I should stress that this seems to affect multiple images taken around the same time, and is not limited to a single exposure, which of course we can all get wrong from time to time.

I have heard of others who have seen similar effects on the E1, and more recently on the E3, but I have never found a cogent explanation for it.

Aggressive sharpening in Photoshop improves things slightly, but still does not produce the sharpness that I have come to expect from this equipment. Could this be a diffraction effect? Somehow I doubt it, as it only seems to happen on odd occasions and not all of the time. I will have a look for the raw images in question and will post one or two here.

Naughty Nigel
17th June 2011, 10:22 AM
As promised, please see two samples showing the effects described above. As you will see, nothing looks really clear or in focus, and the colours are washed out. Yet, the third image, which I took shortly afterwards was much, much better. These were all processed normally in PS from the original raw files.

http://e-group.uk.net/gallery/data/500/Sample_6206436_.jpg (http://e-group.uk.net/gallery/showphoto.php/photo/35543)

http://e-group.uk.net/gallery/data/500/Sample_6206430_.jpg (http://e-group.uk.net/gallery/showphoto.php/photo/35541)

The same field a few minutes later! Could this really have been taken on the same day?

http://e-group.uk.net/gallery/data/508/Poppies_6206442_.jpg (http://e-group.uk.net/gallery/showphoto.php/photo/11377)

Falk
17th June 2011, 06:44 PM
I wonder, is this why a certain competitor's Long Lenses are painted white? :)

I guess it is, yes.

Thinking about it, heat causes expansion in all materials, and especially in light alloys, so the focal length of a long lens will presumably be slightly longer when it is hot?
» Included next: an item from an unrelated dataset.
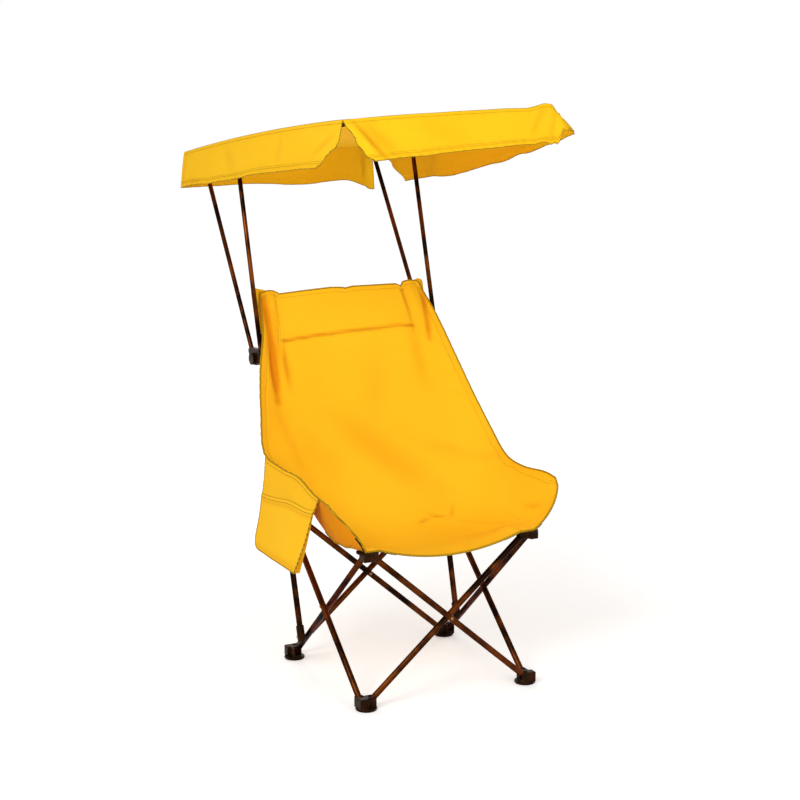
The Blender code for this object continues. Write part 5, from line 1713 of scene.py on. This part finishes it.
@dataclass
class SidePocket:
    """The flat bag on the left rim: a back, a front, a gusset between them and a hemmed mouth."""

    cloth: float = 1.5 * MM
    plane_x: float = -0.3462
    closed_gap: float = 1.8 * MM
    open_gap: float = 16.0 * MM
    rear_place: float = 4.2
    front_place: float = 7.75
    low_rear: tuple[float, float] = (0.190, 0.343)
    low_front: tuple[float, float] = (-0.078, 0.336)
    rear_mouth: float = 0.40
    front_mouth: float = 0.15
    corner: float = 0.030
    bulge: float = 3.0 * MM
    outline_radius: float = 2.0 * MM
    mouth_radius: float = 0.7 * MM
    mouth_stitch: float = 0.05
    rim_stitch: float = 0.03
    rows: int = 48
    columns: int = 48

    def points(self, share: np.ndarray, down: np.ndarray, depth: float) -> np.ndarray:
        """Find points of a layer of the pocket.

        Args:
            share: From its rear edge to its front edge, 0 to 1.
            down: From the rim to the bottom, 0 to 1.
            depth: From 0 at the back layer to 1 at the front one.

        Returns:
            The points.
        """
        shape = SlingShape()
        places = self.rear_place + (self.front_place - self.rear_place) * share
        rim = shape.points(places, -np.ones_like(share))
        low_y = BASE.y + self.low_rear[0] + (self.low_front[0] - self.low_rear[0]) * share
        low_z = self.low_rear[1] + (self.low_front[1] - self.low_rear[1]) * share
        turn = unit((down - 0.86) / 0.14)
        cut = self.corner * (1.0 - np.sqrt(1.0 - turn ** 2)) * (1.0 - share) ** 3
        lower = unit((down - self.mouth(share)) / (1.0 - self.mouth(share)))
        gap = (self.closed_gap + (self.open_gap - self.closed_gap) * lower ** 1.5) * depth
        swell = self.bulge * depth * np.sin(math.pi * np.clip(share, 0, 1)) * np.sin(math.pi * lower) ** 0.8
        hang = unit(down / 0.2)
        flat = BASE.x + self.plane_x
        y = rim[..., 1] + (low_y - rim[..., 1]) * down
        z = rim[..., 2] + (low_z - rim[..., 2]) * down
        places_flat = np.stack([np.zeros_like(y), y, z], axis=-1)
        crumple = cloth_noise(places_flat.reshape(-1, 1, 3), 0.07, 8.8).reshape(share.shape) * 1.8 * MM
        x = (rim[..., 0] - 2.6 * MM) * (1.0 - hang) + flat * hang
        return np.stack([x - gap - swell + crumple * hang, y - cut, z], axis=-1)

    def mouth(self, share: np.ndarray) -> np.ndarray:
        """How far down the front layer's hem lies."""
        return self.rear_mouth + (self.front_mouth - self.rear_mouth) * share

    def build(self, finishes: Finishes) -> None:
        """Make the bag, its tape and its stitching."""
        body = NODE_BODY["side_pocket"]
        share, down = np.meshgrid(np.linspace(0, 1, self.columns + 1), np.linspace(0, 1, self.rows + 1))
        back = self.points(share, down, 0.0)
        mouth = self.mouth(share)
        front = self.points(share, mouth + (1 - mouth) * down, 1.0)
        # painted shade: a little over the back layer, under the mouth's hem and near the bottom of the front,
        # strongly on the front gusset, and along the bottom
        sheets, painted_shades = [back, front], [0.10 * np.ones(share.shape), np.zeros(share.shape)]
        painted_shades[1] += 0.35 * np.exp(-((down - 0.10) / 0.03) ** 2) + 0.25 * np.exp(-((down - 0.95) / 0.06) ** 2)
        layers = np.linspace(0.0, 1.0, 5)
        for edge in (0.0, 1.0):
            start = self.mouth(np.array(edge))
            level = start + (1 - start) * np.linspace(0, 1, self.rows + 1)
            columns = [self.points(np.full_like(level, edge), level, layer) for layer in layers]
            sheets.append(np.stack(columns, axis=1))
            painted_shades.append(np.full((self.rows + 1, len(layers)), 0.75 * edge))
        line = np.linspace(0.0, 1.0, self.columns + 1)
        sheets.append(np.stack([self.points(line, np.ones_like(line), layer) for layer in layers]))
        painted_shades.append(np.full((len(layers), self.columns + 1), 0.5))
        item = join_grids("side_pocket_cloth", sheets, painted_shades)
        apply_step(item, "WELD", merge_threshold=0.3 * MM)
        take(item)
        bpy.ops.object.mode_set(mode="EDIT")
        bpy.ops.mesh.select_all(action="SELECT")
        bpy.ops.mesh.normals_make_consistent(inside=False)
        bpy.ops.object.mode_set(mode="OBJECT")
        apply_step(item, "SOLIDIFY", thickness=self.cloth, offset=0.0)
        smooth(item, 60)
        dress(item, finishes.seat, Slot.SEAT, body, ["side_pocket"])
        trim = self.trim(body, finishes)
        sheet_area(sheets)
        for piece in (item, *trim):
            fold_squash(piece)

    def trim(self, body: str, finishes: Finishes) -> list[bpy.types.Object]:
        """Make the tape round the bag and the stitching along its mouth.

        Args:
            body: The body that they ride on.
            finishes: The materials.

        Returns:
            The tape and the stitching.
        """
        line = np.linspace(0.0, 1.0, self.columns + 1)
        ends = []
        for edge in (0.0, 1.0):
            start = float(self.mouth(np.array(edge)))
            whole = np.full_like(line, edge)
            upper = self.points(whole, line * start, 0.0)
            ends.append(np.concatenate([upper, self.points(whole, start + (1 - start) * line, 1.0)]))
        low = self.points(line, np.ones_like(line), 1.0)
        path = np.concatenate([ends[0], low[1:-1], ends[1][::-1]])
        mouth = self.points(line, self.mouth(line), 1.0)
        parts = [path_tube("pocket_tape_outline", path, self.outline_radius, 2),
                 path_tube("pocket_tape_mouth", mouth, self.mouth_radius, 2)]
        tape = dress(join_items("side_pocket_tape", parts), finishes.tape, Slot.SEAT, body)
        off = np.array((self.cloth * 0.7, 0.0, 0.0))
        below_mouth = self.mouth(line) + (1 - self.mouth(line)) * self.mouth_stitch
        rows = [self.points(line, below_mouth, 1.0) - off,
                self.points(line, np.full_like(line, self.rim_stitch), 0.0) - off]
        stitches = Stitching(6.5 * MM, 4.6 * MM, 0.75 * MM).sew("side_pocket_stitches", rows)
        return [tape, dress(stitches, finishes.thread, Slot.SEAT, body)]


# Stage, lights and camera


@dataclass
class Studio:
    """A pale floor, soft lamps and the camera at the photograph's place."""

    place: tuple[float, float, float] = (-2.2011, -4.3313, 1.6456)
    yaw: float = 0.4667
    pitch: float = -0.1841
    roll: float = -0.0037
    lens: float = 84.64
    sensor: float = 36.0
    floor_size: float = 30.0
    world_light: float = 0.52
    near_glow: float = 0.30
    far_glow: float = 0.56
    glow_start: float = 0.5
    glow_reach: float = 4.5
    aim_height: float = 0.7
    white: str = "FFFFFF"

    def build(self) -> None:
        """Make the camera, the world, the floor and the lamps."""
        bpy.context.scene.view_settings.view_transform = "Standard"
        self.camera()
        self.world()
        self.floor()
        self.lamp("key_lamp", (-3.4, -2.4, 3.4), (1.8, 1.8), 96.0)
        self.lamp("front_lamp", (0.6, -4.0, 2.8), (2.2, 2.2), 31.0)
        self.lamp("low_lamp", (-0.5, -3.6, 0.35), (2.4, 0.5), 14.0)
        self.lamp("rear_lamp", (0.6, 3.4, 3.0), (2.4, 2.4), 40.0)
        self.lamp("left_strip_lamp", (-3.0, -1.0, 1.2), (0.12, 3.0), 7.0)
        self.lamp("right_strip_lamp", (2.2, -3.2, 1.2), (0.12, 3.0), 7.0)

    def camera(self) -> None:
        """Set the camera up as the photograph was taken."""
        ahead = Vector((math.sin(self.yaw) * math.cos(self.pitch), math.cos(self.yaw) * math.cos(self.pitch),
                        math.sin(self.pitch)))
        right = Vector((math.cos(self.yaw), -math.sin(self.yaw), 0.0))
        up = right.cross(ahead)
        turned = right * math.cos(self.roll) + up * math.sin(self.roll)
        above = up * math.cos(self.roll) - right * math.sin(self.roll)
        data = bpy.data.cameras.new("photo_camera")
        data.lens = self.lens
        data.sensor_width = self.sensor
        data.clip_end = 60.0
        item = new_item("photo_camera", data)
        turn = Matrix((turned, above, -ahead)).transposed().to_4x4()
        item.matrix_world = Matrix.Translation(BASE + Vector(self.place)) @ turn
        bpy.context.scene.camera = item

    def world(self) -> None:
        """Light the scene evenly, and show white to the camera and in reflections."""
        world = bpy.data.worlds.new("studio")
        bpy.context.scene.world = world
        world.use_nodes = True
        tree = world.node_tree
        tree.nodes.clear()
        path = add_node(tree, "LightPath")
        seen = add_node(tree, "Math", {"operation": "MAXIMUM"}, {
            0: path.outputs["Is Camera Ray"], 1: path.outputs["Is Transmission Ray"]}).outputs[0]
        shown = add_node(tree, "Math", {"operation": "MAXIMUM"}, {0: seen, 1: path.outputs["Is Glossy Ray"]})
        plain = add_node(tree, "Background", {}, {"Color": linear(self.white), "Strength": self.world_light})
        white = add_node(tree, "Background", {}, {"Color": linear(self.white), "Strength": 1.0})
        mixed = add_node(tree, "MixShader", {}, {
            0: shown.outputs[0], 1: plain.outputs["Background"], 2: white.outputs["Background"]})
        add_node(tree, "OutputWorld", {}, {"Surface": mixed.outputs["Shader"]})

    def floor(self) -> None:
        """Lay the floor. It looks white to the camera and keeps the chair's shadow."""
        deselect()
        bpy.ops.mesh.primitive_plane_add(size=self.floor_size, location=(BASE.x, BASE.y, 0.0))
        item = bpy.context.object
        item.name = "studio_floor"
        made, tree = blank_material("white_painted_floor")
        path = add_node(tree, "LightPath")
        seen = add_node(tree, "Math", {"operation": "MAXIMUM"}, {
            0: path.outputs["Is Camera Ray"], 1: path.outputs["Is Glossy Ray"]}).outputs[0]
        reach = add_node(tree, "VectorMath", {"operation": "LENGTH"}, {0: object_place(tree)}).outputs["Value"]
        spread = mapped(tree, reach, (self.glow_start, self.glow_reach),
                        (self.near_glow, self.far_glow), "SMOOTHSTEP")
        glow = add_node(tree, "Math", {"operation": "MULTIPLY"}, {0: seen, 1: spread}).outputs[0]
        finish_material(tree, {
            "Base Color": linear("F2F2F2"), "Roughness": 0.9, "Specular IOR Level": 0.1,
            "Emission Color": linear(self.white), "Emission Strength": glow})
        item.data.materials.append(made)

    def lamp(self, name: str, place: tuple[float, float, float], size: tuple[float, float], power: float) -> None:
        """Hang a soft lamp that faces the chair.

        Args:
            name: The lamp's name.
            place: Where it hangs, from the base's middle.
            size: Its width and height.
            power: Its power in watts.
        """
        data = bpy.data.lights.new(name, "AREA")
        data.shape = "RECTANGLE"
        data.size, data.size_y = size
        data.energy = power
        item = new_item(name, data)
        at = BASE + Vector(place)
        aim = BASE + Vector((0.0, 0.0, self.aim_height))
        item.matrix_world = Matrix.Translation(at) @ (at - aim).to_track_quat("Z", "Y").to_matrix().to_4x4()


def main() -> None:
    """Build the stage and every sub-assembly in order."""
    logging.basicConfig(level=logging.INFO, format="%(name)s: %(message)s")
    Studio().build()
    finishes = Finishes()
    Tubes().build(finishes)
    Hardware().build(finishes)
    Sling().build(finishes)
    SidePocket().build(finishes)
    Cover().build(finishes)


if __name__ == "__main__":
    main()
I presume this could affect focus; but what if manual focusing is used?

I certainly knew the fact, that almost anything will expand with heat ;)
But, the lenses have more hard plastics then aluminum etc. to them, which might react to temperatur change very little!?
I was thinking of the AF-sensor itself might be affected!?

With manual focus, any issue with the AF is of course obsolete. I use the magnifying eye piece on my camera, but the viewer does in general not allow me to fine tune the focus this small fraction of what I am talking about here. My findings are based on 'post mortem' examinations on the computer screen. And often was I surprised to find out, that a photo what I thought I had taken all fine, was just out of focus - back or front - not all over the place.

Thanks for your input! I'll need to read and then answer to your second post later ...

Falk
17th June 2011, 06:58 PM
Well Nigel, your stunning photo postcard (#3) was taken with the sun in your back - but in the first two photos you were shooting more into the sun, right? Seems to me as if this might be at least a part of the equation!?
Other then that, I would think it is an IS issue. Sometimes I hate the IS and think it is not working properly, blurring the whole pic :mad: but then it goes again :confused: and I am happy I have a body equipped with one *yes

A little uncertainty is always left, but I tend to use IS most of the time, as I most often work on the longer end of my lenses.

Naughty Nigel
17th June 2011, 07:20 PM
Well Nigel, your stunning photo postcard (#3) was taken with the sun in your back - but in the first two photos you were shooting more into the sun, right? Seems to me as if this might be at least a part of the equation!?
Other then that, I would think it is an IS issue. Sometimes I hate the IS and think it is not working properly, blurring the whole pic :mad: but then it goes again :confused: and I am happy I have a body equipped with one *yes

A little uncertainty is always left, but I tend to use IS most of the time, as I most often work on the longer end of my lenses.

Well; all were taken with the E1, so I don't think IS would be an issue.

The first two photographs were taken looking more or less due west, whilst the third was taken looking north west. All were taken at about 2.30 pm on a hot June afternoon. Indeed, if you look at the clouds towards the right of the first two shots you will see the same clouds to the left of the third shot; and yet the two shots are nothing like the same in terms of either sharpness or colour. I cannot work it out. :confused:

DerekW
17th June 2011, 07:55 PM
See some of the discussion in this thread
http://photography-on-the.net/forum/archive/index.php/t-925671.html

Cannon use(d) a specific type of flourite based glass that is temperature sensitive and so white outer colouring was used to reflect heat. It may be interesting to follow up the 106,000 results Google came up with - but I remember reading about the flourite and heat sensitivity quite a while ago -

The marketing aspect of the colour is also interesting ie long big white lens is a Cannon

I would have expected that on all lenses the auto focus would be expected to compensate for any shift in length of the barrel.

Re Nigel's photos - speculation mode on

He said he was pointing in different directions relative to the sun, so I wonder if the lenses are slightly polarising in their way of working and so give a sharper image if the reflected light from the subject is polarised in a restricted angle - end of speculation.
however why does my optician say that my prescription polarised glasses will give an added sense of sharpness compared to regular prescription lenses - is it because polarised light gives a less confusing image for the eye to focus on and the brain to resolve.

Total end of random thinking

Naughty Nigel
17th June 2011, 08:24 PM
however why does my optician say that my prescription polarised glasses will give an added sense of sharpness compared to regular prescription lenses - is it because polarised light gives a less confusing image for the eye to focus on and the brain to resolve.

Total end of random thinking

........ Because a polarising filter increases contrast and colour saturation, and reduces reflections?

David M
17th June 2011, 10:38 PM
Canon use(d) a specific type of flourite based glass that is temperature sensitive and so white outer colouring was used to reflect heat.

The fluorite used by Canon (and others) is a synthetically-grown crystal (calcium fluoride) not glass.

It's also supposed to be affected by water and I've heard fluorite elements need to be sealed to keep moisture out.

The 180mm f2, 250mm f2 and 350mm f2.8 OM Zuiko lenses were mostly white. Some early versions of the 250mm and 350mm were built in black before they started making them in white.